** BEGIN **

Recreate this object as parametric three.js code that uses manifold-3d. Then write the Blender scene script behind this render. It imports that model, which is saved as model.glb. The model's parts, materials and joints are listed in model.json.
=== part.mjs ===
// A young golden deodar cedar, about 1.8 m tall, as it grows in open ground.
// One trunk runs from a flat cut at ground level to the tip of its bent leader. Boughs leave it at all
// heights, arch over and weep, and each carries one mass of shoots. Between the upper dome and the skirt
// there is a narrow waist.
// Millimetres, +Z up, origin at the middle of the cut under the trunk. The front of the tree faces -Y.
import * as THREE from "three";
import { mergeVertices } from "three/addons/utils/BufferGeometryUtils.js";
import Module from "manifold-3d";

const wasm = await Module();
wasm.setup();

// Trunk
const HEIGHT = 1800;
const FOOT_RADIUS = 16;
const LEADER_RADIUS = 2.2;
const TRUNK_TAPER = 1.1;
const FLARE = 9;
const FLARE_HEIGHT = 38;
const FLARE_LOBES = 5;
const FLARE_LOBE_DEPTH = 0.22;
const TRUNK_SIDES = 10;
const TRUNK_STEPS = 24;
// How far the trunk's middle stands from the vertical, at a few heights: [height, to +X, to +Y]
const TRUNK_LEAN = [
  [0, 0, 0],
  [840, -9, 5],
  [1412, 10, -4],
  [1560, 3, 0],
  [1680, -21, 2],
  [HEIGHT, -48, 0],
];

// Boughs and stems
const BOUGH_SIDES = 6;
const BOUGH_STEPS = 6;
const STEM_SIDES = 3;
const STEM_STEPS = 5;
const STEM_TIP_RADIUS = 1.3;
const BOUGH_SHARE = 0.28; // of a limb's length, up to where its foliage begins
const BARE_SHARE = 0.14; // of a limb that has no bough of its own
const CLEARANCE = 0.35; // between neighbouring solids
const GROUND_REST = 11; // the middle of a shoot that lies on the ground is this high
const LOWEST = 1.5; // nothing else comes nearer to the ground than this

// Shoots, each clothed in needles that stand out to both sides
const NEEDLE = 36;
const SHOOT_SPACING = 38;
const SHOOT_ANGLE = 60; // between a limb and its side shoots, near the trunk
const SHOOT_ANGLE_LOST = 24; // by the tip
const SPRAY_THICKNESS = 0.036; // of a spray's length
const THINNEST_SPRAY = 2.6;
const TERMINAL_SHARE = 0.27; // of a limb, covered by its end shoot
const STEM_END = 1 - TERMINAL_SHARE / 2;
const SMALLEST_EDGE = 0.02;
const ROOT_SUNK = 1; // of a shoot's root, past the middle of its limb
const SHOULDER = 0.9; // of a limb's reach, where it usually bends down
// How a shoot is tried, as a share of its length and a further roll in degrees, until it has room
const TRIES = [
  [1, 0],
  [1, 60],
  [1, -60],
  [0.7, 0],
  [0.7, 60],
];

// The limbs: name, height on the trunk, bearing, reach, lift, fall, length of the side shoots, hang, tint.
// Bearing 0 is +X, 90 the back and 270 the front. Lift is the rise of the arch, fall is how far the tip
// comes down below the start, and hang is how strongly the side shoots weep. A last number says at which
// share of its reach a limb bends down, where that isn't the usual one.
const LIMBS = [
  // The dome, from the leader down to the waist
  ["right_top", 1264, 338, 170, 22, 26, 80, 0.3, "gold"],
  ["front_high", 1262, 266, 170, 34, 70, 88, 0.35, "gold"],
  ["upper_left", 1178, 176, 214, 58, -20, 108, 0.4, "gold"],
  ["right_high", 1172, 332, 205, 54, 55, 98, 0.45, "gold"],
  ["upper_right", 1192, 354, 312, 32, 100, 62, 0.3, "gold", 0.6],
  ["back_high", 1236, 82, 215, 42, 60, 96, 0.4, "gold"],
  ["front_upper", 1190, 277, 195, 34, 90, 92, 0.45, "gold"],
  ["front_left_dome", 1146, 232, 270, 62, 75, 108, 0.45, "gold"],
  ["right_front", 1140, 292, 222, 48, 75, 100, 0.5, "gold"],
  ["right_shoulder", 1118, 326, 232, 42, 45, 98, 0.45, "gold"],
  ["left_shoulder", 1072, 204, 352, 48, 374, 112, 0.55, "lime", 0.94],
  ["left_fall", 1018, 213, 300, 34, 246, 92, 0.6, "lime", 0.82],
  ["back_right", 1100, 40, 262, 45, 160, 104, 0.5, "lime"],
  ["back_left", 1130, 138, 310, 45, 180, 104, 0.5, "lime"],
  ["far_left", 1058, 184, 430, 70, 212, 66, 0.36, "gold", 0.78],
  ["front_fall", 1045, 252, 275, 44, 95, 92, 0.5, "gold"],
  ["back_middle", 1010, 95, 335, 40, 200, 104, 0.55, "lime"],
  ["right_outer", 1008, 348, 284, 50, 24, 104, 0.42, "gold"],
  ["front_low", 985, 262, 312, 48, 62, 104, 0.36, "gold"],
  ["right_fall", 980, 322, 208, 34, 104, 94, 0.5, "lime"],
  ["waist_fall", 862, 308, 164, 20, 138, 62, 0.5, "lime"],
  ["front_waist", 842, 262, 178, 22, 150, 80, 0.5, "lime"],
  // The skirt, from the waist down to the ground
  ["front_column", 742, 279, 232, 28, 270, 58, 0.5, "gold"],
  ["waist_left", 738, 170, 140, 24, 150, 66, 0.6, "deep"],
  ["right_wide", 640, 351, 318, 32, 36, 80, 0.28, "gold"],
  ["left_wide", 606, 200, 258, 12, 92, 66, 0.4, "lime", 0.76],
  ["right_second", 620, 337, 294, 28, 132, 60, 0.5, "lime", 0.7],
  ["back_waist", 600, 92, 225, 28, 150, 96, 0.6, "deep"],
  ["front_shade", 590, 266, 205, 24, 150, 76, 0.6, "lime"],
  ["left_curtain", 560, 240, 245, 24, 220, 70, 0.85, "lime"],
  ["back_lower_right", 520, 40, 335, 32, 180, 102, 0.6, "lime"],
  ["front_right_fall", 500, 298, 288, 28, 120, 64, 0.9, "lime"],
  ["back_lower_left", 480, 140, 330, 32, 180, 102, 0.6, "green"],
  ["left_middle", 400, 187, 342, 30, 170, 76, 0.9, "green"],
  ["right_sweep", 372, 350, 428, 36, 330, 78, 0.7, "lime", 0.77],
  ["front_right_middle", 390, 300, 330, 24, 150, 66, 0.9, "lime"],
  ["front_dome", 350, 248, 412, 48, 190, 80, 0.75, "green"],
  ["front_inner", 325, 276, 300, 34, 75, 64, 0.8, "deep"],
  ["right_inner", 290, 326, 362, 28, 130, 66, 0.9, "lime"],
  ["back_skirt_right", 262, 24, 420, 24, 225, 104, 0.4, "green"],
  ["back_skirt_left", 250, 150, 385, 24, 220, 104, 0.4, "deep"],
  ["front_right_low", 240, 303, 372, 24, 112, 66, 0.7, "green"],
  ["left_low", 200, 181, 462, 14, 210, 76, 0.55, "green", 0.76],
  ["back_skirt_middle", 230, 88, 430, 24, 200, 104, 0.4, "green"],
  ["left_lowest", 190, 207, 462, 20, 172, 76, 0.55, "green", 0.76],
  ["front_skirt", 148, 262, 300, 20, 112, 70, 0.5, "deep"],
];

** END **
** BEGIN **

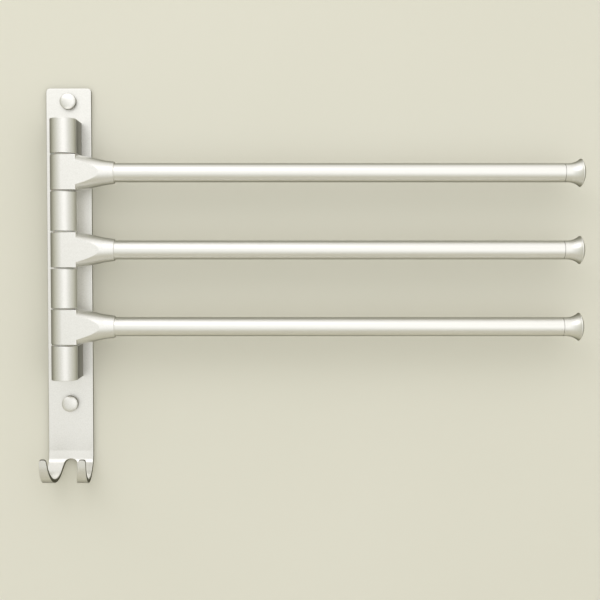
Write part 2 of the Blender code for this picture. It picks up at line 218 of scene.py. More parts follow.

** END **

• **THE TASK**: Copy out the lines that hold "manifold".

• **RESULT OF THIS EXERCISE**:
Recreate this object as parametric three.js code that uses manifold-3d. Then write the Blender scene script behind this render. It imports that model, which is saved as model.glb. The model's parts, materials and joints are listed in model.json.
import Module from "manifold-3d";